Neuro-Symbolic Federated Learning over Heterogeneous Data-Views: A Structured Approach to Distributive EHR Modelling
Molaei S., Fatemi B., Thakur A., Soltan A., Rabbi F., Opdahl AL., Branson K., Schwab P., Belgrave D., Clifton DA.
Federated learning (FL) enables privacy-preserving model training across distributed Electronic Health Records (EHRs), but its deployment remains limited by data-view heterogeneity, where institutions maintain incompatible local schemas. Most existing methods address this by enforcing flat, aligned data views, which require extensive cross-site preprocessing and manual harmonisation that often discards client-specific features, or by projecting inputs into a shared latent space, which sacrifices interpretability. We propose a modelling shift from conventional FL with vectorised inputs to a symbolic, relation-centric framework, where each client or-ganises its EHR data as a structured, type-aware relational graph. This enables client-specific inference without requiring schema alignment and supports FL across heterogeneous data views.
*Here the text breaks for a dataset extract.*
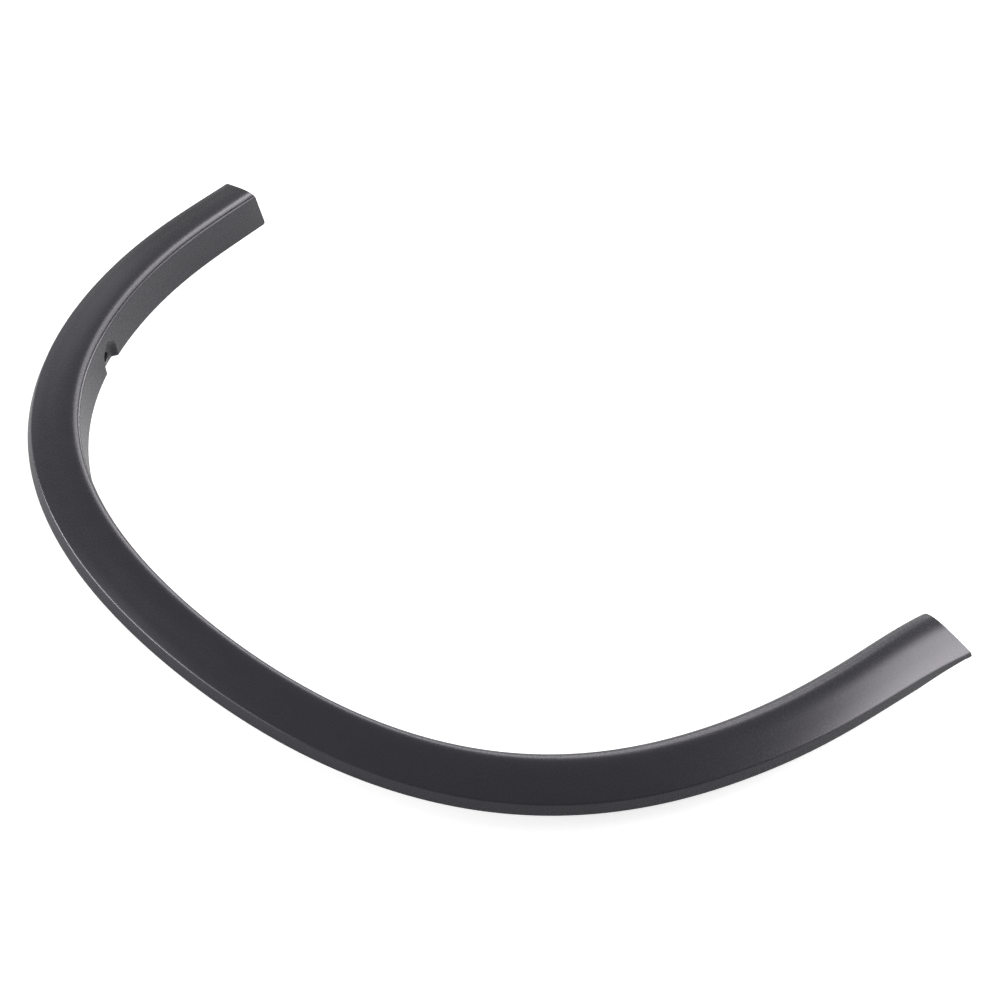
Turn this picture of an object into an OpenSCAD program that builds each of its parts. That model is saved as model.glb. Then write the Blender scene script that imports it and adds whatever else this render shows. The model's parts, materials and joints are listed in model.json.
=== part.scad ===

To model over these symbolic structures, we introduce an architecture that combines relation-aware message passing with a learnable feature relevance mechanism, jointly enabling accurate local predictions and client-specific interpretability while supporting parameter sharing across clients. Beyond strong performance on three real-world EHR datasets exhibiting data-view heterogeneity, we further show that our framework supports multimodal FL under modality-level heterogeneity. Using MC-MED, a publicly available multimodal emergency department dataset, we demonstrate that our method accommodates clients with partially missing modalities, highlighting its robustness and scalability in real-world clinical settings.